Mudanças
Afonso Loureiro
Uma das primeiras coisas que mostrei quando cheguei a Angola foi a vista da janela do meu quarto.
Durante meses contemplei o todo-o-terreno sem uma porta, o lixo que escorregava pela encosta e os esgotos que formavam charcos num dos lados do lote desocupado onde as crianças jogam à bola.
Meses a fio vi o lixo crescer em montes coloridos. As crianças continuavam a jogar à bola, alheios ao monstro. No prédio acima, as mesmas lâmpadas fluorescentes acesas dia e noite.
Julguei que seria sempre assim. E foi, até ao dia em que a lâmpada azul deixou de acender. Ninguém a mudou, mas a outra continua a funcionar. O resto ficou na mesma. Talvez mais lixo, já nem sei. A certa altura já nem vemos o lixo. Está lá, mas parece que aquela confusão de cores dos plásticos rasgados e embaraçados já não estimula o cérebro. É o valor médio que temos de subtrair para obter as diferenças.
Foi assim que conheci este lote vazio
Entretanto fui de férias. Estive duas semanas longe de Luanda. Esperava encontrar tudo na mesma quando voltasse. Se durante quatro meses nada mudou, porque razão haveria de mudar nestas duas semanas.

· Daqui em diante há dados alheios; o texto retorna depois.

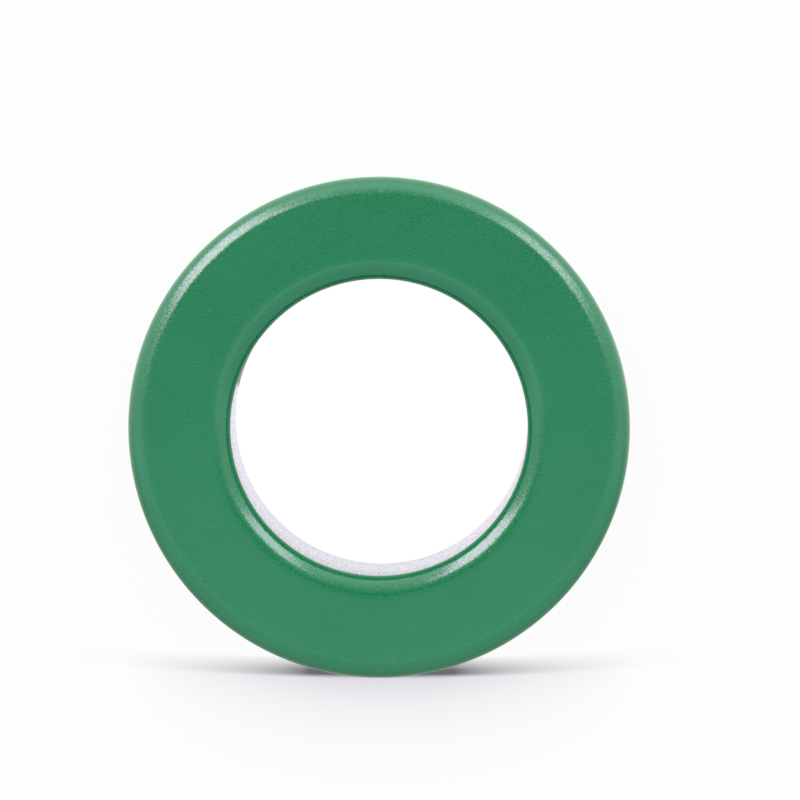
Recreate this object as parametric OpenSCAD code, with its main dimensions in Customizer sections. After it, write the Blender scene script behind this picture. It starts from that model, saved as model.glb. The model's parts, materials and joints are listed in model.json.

Na primeira manhã em Luanda, espreitei pela janela. A lâmpada azul continuava fundida. A branca aguentava-se. Os miúdos corriam atrás de uma bola que, de tantas vezes ir parar ao charco fedorento, está muito suja. O lixo continuava a escorregar pela encosta. Aparentemente, tudo igual. No entanto, tinha a sensação de que algo estava diferente…
O carro sem porta tinha desaparecido! Era isso! Fiquei mais descansado.
Uns dias depois vejo dois infelizes, de fato-macaco verde e vassouras na mão, a empurrar o lixo da encosta cá para baixo. O monte de lixo, que tinha vindo a engordar ao longo dos tempos, dava-lhes pelo joelho. Empurravam sacos e latas para o campo do jogo da bola. Não o faziam com muito vigor, mas o lixo amontoava-se cá em baixo. Não lhes invejei a sorte. Havia ali umas valentes toneladas de porcaria.
Há que começar por algum lado
Uns minutos depois, aparece uma pá carregadora, que arrastava o balde pelo chão, recolhendo o lixo. Depositava-o num atrelado que se escondia atrás do prédio vizinho. Mais cantoneiros surgiram, empurrando o lixo.
Parece bem encaminhado
Quando regressei do trabalho, as crianças jogavam à bola com a lâmpada e o charco a assistirem. O lixo deixou só o lugar. Ainda há quem não tenha perdido a esperança na luta contra o lixo. Mesmo que tenha demorado uns meses valentes, agora tem tudo outro aspecto. Um lote já está, agora é continuar!
Trabalho concluído
Excelente resultado final! Valeu a pena esperares 4 meses para teres uma vista mais desafogada e sem lixo.